• TASK PROMPT: Copy exactly the lines of the material below that run from the one containing "cylinder(r1 = nut_bevel_r" through the one containing "points = [vertex.co". Copy no other lines.
- - -
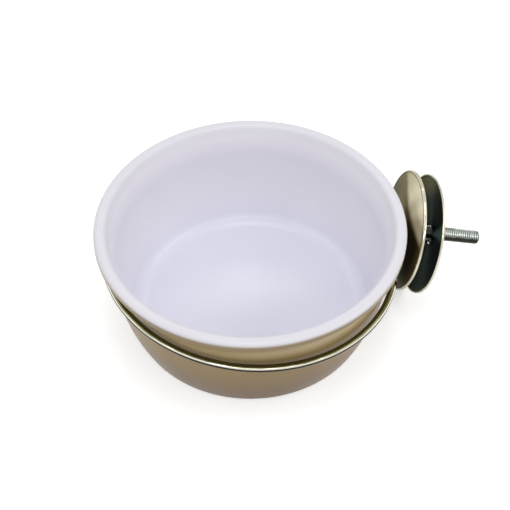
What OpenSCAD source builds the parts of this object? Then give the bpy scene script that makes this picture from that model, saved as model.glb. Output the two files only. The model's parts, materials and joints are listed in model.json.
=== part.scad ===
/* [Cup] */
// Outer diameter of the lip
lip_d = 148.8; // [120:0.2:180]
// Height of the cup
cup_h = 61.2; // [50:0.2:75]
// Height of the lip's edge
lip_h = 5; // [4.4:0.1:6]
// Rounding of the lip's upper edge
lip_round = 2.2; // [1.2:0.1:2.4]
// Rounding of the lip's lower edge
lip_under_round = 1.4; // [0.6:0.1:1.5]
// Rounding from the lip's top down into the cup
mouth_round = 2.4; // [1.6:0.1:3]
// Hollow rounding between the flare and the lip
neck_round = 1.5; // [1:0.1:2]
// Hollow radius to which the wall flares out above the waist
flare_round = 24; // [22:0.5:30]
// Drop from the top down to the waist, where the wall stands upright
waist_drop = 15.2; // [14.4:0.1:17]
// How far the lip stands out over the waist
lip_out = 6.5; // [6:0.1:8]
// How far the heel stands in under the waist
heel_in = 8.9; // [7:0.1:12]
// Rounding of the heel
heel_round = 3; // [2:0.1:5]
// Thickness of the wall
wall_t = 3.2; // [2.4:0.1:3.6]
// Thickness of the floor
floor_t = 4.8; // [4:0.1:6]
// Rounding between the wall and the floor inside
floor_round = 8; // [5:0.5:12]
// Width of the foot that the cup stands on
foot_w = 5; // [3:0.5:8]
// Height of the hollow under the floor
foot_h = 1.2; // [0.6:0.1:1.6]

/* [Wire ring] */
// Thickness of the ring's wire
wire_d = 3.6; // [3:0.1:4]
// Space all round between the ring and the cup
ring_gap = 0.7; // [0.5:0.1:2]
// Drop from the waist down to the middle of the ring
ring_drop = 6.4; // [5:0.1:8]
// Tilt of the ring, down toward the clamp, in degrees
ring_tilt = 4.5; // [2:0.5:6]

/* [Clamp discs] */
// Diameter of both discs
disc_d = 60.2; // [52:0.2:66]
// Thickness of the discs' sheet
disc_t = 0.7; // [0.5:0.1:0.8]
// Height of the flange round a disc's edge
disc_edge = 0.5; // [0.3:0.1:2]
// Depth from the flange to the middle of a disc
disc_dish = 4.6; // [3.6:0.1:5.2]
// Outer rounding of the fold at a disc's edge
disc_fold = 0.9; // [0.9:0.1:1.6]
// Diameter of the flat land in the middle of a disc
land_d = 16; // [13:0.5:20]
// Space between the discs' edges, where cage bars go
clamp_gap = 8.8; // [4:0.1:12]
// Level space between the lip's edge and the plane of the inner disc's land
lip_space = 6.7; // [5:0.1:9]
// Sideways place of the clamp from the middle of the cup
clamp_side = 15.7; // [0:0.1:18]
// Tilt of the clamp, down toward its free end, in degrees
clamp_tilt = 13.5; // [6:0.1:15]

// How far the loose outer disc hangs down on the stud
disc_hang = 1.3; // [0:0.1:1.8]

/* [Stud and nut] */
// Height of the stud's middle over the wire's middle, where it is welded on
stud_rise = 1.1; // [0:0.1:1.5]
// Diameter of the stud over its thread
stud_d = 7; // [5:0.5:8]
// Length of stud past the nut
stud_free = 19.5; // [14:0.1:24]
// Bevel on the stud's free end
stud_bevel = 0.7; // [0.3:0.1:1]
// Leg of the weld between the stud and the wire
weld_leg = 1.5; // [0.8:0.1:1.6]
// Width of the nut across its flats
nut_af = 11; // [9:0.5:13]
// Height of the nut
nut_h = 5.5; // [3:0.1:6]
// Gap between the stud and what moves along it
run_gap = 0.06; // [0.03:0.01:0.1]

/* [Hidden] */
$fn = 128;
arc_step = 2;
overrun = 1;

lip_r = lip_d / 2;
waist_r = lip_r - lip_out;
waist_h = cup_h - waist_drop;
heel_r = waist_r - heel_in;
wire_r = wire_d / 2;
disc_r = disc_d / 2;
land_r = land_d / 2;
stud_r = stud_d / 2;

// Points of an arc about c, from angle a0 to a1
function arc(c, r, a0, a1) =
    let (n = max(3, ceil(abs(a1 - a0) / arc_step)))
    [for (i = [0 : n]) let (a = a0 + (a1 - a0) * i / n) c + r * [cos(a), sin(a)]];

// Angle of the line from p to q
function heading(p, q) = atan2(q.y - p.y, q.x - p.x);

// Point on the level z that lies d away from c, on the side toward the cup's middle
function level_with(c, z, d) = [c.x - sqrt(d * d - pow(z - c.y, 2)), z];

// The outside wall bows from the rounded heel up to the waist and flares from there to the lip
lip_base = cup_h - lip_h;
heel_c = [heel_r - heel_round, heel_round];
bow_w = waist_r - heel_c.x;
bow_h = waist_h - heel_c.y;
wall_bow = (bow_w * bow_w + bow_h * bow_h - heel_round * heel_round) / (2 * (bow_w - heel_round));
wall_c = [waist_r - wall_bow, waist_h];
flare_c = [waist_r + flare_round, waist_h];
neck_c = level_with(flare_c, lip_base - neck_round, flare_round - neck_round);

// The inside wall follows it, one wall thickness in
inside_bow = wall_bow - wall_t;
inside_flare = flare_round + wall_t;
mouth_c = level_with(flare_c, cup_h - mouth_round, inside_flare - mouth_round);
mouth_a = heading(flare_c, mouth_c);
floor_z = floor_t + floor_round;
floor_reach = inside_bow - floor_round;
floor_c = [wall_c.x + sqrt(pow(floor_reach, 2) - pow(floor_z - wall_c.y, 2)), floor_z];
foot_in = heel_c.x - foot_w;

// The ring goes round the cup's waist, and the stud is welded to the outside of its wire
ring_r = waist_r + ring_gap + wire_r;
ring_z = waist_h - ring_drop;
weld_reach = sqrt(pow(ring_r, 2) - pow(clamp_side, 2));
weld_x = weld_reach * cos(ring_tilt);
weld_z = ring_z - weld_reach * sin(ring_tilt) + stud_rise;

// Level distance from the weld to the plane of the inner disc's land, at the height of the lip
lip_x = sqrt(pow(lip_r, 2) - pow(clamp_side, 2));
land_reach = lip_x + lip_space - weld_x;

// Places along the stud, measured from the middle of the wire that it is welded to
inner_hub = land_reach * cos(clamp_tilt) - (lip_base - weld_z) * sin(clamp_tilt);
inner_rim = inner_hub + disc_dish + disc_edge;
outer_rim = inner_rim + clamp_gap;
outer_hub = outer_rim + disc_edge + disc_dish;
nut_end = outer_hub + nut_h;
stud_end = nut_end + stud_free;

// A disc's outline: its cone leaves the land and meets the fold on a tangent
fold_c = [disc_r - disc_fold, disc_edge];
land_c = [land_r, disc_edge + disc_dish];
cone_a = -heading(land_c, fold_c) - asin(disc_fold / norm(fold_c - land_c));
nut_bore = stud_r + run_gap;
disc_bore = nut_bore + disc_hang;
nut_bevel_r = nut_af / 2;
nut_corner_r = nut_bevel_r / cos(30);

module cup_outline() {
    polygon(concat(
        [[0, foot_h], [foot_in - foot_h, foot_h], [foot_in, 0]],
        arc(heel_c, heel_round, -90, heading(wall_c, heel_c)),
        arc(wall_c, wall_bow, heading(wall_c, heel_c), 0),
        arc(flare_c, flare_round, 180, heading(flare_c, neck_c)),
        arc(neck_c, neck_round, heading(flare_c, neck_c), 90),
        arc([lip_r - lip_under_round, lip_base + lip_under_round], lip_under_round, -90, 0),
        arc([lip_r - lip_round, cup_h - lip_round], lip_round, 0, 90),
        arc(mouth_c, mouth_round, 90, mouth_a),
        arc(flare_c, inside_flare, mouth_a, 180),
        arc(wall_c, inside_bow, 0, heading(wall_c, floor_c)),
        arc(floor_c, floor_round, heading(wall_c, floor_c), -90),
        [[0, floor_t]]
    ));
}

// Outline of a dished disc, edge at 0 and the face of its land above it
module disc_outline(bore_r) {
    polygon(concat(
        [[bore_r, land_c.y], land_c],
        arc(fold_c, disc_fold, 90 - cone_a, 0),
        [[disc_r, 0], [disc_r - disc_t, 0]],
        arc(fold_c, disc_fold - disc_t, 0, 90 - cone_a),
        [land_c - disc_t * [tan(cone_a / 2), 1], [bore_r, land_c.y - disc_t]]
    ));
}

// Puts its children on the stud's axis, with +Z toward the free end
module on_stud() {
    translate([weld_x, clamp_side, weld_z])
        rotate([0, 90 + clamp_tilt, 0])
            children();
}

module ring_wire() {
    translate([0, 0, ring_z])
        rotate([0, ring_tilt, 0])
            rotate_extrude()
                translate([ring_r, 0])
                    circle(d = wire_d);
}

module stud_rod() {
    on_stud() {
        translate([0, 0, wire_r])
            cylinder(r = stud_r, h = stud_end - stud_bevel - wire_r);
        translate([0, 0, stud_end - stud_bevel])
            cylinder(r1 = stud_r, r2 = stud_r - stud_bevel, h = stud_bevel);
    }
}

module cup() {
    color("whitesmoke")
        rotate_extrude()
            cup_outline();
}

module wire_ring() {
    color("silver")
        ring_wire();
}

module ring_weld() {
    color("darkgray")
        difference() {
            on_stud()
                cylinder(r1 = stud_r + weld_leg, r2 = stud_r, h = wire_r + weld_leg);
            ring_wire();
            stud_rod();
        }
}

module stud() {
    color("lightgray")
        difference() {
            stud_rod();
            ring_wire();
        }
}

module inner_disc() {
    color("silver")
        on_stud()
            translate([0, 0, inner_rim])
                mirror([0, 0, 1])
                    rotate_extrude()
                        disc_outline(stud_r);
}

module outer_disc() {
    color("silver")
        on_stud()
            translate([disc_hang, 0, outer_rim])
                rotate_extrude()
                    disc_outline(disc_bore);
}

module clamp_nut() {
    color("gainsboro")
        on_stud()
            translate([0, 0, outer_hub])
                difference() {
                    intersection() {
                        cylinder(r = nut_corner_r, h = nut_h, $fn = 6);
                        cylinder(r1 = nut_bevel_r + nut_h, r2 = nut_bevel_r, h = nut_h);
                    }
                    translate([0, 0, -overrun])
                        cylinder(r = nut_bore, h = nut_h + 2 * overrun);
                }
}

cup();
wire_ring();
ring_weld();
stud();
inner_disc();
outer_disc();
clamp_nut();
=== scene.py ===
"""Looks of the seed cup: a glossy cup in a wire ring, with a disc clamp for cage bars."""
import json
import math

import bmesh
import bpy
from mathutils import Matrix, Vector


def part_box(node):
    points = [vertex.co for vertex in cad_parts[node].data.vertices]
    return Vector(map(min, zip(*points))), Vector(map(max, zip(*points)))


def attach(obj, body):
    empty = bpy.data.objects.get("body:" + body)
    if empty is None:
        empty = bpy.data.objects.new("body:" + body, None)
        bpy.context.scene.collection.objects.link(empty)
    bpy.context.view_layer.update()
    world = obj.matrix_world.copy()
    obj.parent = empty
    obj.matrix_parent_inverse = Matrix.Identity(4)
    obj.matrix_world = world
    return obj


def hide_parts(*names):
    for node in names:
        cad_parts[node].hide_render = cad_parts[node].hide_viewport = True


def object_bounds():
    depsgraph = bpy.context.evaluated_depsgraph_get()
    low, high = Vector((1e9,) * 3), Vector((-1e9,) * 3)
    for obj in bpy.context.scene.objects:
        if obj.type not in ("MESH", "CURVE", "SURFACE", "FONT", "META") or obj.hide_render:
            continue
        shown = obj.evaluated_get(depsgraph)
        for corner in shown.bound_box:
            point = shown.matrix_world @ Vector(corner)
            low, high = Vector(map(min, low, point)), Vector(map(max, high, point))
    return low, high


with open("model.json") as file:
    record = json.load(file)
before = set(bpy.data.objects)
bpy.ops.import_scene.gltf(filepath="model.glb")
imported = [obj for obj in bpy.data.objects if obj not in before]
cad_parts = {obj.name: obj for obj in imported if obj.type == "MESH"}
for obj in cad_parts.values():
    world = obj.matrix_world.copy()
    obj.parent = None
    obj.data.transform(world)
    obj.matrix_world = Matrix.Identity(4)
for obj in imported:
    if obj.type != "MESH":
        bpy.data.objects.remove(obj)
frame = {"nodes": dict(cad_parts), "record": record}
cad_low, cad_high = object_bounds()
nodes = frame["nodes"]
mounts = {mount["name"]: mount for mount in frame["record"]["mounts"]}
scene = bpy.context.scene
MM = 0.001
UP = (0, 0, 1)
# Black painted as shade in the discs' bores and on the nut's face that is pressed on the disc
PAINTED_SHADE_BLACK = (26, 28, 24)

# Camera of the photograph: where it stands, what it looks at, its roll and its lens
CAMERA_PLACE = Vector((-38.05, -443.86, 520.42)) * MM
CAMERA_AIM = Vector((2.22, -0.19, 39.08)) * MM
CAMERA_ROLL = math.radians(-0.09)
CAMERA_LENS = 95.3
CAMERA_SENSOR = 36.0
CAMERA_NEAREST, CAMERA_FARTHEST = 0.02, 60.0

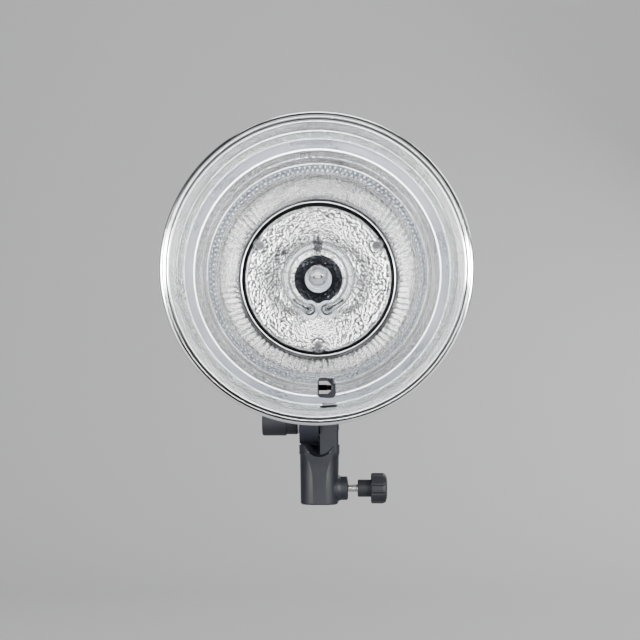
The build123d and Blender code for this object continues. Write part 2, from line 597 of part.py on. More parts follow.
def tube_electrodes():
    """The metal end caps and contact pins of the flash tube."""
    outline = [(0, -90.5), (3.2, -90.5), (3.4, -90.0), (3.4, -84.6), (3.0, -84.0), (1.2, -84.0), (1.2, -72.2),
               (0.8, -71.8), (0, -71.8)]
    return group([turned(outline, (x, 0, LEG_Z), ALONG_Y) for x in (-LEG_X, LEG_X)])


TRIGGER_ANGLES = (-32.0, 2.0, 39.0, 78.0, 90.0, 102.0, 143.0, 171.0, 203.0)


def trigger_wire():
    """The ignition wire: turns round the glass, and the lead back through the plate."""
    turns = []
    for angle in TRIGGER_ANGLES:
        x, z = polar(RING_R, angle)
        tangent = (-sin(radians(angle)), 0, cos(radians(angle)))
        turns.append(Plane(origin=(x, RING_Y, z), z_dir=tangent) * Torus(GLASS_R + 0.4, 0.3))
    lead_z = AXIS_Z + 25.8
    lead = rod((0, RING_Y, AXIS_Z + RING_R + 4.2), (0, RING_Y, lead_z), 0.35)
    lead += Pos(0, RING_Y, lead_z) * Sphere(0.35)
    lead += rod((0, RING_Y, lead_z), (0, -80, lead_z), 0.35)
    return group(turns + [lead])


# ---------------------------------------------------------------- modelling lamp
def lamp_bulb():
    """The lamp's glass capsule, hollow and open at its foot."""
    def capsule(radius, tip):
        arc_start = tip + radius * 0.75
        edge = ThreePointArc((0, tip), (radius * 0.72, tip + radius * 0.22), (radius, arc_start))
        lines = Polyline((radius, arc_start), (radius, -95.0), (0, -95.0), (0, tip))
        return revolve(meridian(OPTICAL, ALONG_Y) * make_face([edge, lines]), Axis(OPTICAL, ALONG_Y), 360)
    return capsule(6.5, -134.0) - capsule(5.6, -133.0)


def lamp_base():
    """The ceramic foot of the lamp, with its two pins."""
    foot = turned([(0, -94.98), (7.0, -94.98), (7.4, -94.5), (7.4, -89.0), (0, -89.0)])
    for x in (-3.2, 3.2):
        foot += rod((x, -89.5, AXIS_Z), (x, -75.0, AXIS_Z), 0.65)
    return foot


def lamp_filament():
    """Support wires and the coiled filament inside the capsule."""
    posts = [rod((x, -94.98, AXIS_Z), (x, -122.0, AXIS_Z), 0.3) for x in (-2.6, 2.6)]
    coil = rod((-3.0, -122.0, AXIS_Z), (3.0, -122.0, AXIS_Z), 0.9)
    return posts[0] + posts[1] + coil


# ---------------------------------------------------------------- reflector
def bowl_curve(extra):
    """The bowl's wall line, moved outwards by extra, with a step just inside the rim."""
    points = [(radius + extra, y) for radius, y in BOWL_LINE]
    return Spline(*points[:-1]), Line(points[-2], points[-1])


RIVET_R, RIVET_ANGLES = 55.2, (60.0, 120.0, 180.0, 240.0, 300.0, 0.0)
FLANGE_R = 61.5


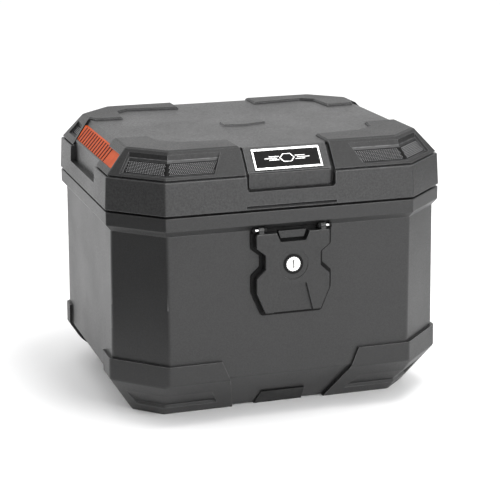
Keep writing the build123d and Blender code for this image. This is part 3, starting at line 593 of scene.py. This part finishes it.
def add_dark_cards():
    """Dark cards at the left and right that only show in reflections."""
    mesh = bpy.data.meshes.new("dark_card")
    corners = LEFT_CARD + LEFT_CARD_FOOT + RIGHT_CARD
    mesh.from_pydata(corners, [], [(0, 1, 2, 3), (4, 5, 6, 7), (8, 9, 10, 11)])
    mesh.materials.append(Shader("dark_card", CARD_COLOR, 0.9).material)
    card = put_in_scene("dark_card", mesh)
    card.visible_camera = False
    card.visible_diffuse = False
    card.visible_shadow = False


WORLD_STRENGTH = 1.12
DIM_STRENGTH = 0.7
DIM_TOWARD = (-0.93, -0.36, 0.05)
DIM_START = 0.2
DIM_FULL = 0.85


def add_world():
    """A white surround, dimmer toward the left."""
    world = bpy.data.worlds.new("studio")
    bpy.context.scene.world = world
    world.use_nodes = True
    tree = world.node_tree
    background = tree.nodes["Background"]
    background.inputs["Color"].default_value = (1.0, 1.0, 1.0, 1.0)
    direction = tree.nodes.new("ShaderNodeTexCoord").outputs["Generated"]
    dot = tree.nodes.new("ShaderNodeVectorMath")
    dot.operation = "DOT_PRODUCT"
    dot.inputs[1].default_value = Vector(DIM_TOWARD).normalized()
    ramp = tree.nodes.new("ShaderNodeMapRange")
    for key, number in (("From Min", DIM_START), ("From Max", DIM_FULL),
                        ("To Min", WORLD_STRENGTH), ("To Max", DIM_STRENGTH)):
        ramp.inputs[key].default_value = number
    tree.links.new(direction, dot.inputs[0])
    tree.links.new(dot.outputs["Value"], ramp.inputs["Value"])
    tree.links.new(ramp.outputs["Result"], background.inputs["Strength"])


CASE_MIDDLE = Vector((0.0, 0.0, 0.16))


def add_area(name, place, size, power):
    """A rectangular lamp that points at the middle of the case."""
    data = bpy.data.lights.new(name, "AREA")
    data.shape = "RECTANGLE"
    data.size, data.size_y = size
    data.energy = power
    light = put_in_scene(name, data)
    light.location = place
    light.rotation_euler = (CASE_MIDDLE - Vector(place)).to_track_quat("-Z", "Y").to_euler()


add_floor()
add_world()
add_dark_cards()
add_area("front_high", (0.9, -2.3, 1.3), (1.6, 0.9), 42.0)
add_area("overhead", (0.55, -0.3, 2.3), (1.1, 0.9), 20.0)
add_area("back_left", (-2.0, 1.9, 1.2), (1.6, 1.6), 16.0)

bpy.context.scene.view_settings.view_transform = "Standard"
- - -
• CORRECT ANSWER:
                        cylinder(r1 = nut_bevel_r + nut_h, r2 = nut_bevel_r, h = nut_h);
                    }
                    translate([0, 0, -overrun])
                        cylinder(r = nut_bore, h = nut_h + 2 * overrun);
                }
}

cup();
wire_ring();
ring_weld();
stud();
inner_disc();
outer_disc();
clamp_nut();
=== scene.py ===
"""Looks of the seed cup: a glossy cup in a wire ring, with a disc clamp for cage bars."""
import json
import math

import bmesh
import bpy
from mathutils import Matrix, Vector


def part_box(node):
    points = [vertex.co for vertex in cad_parts[node].data.vertices]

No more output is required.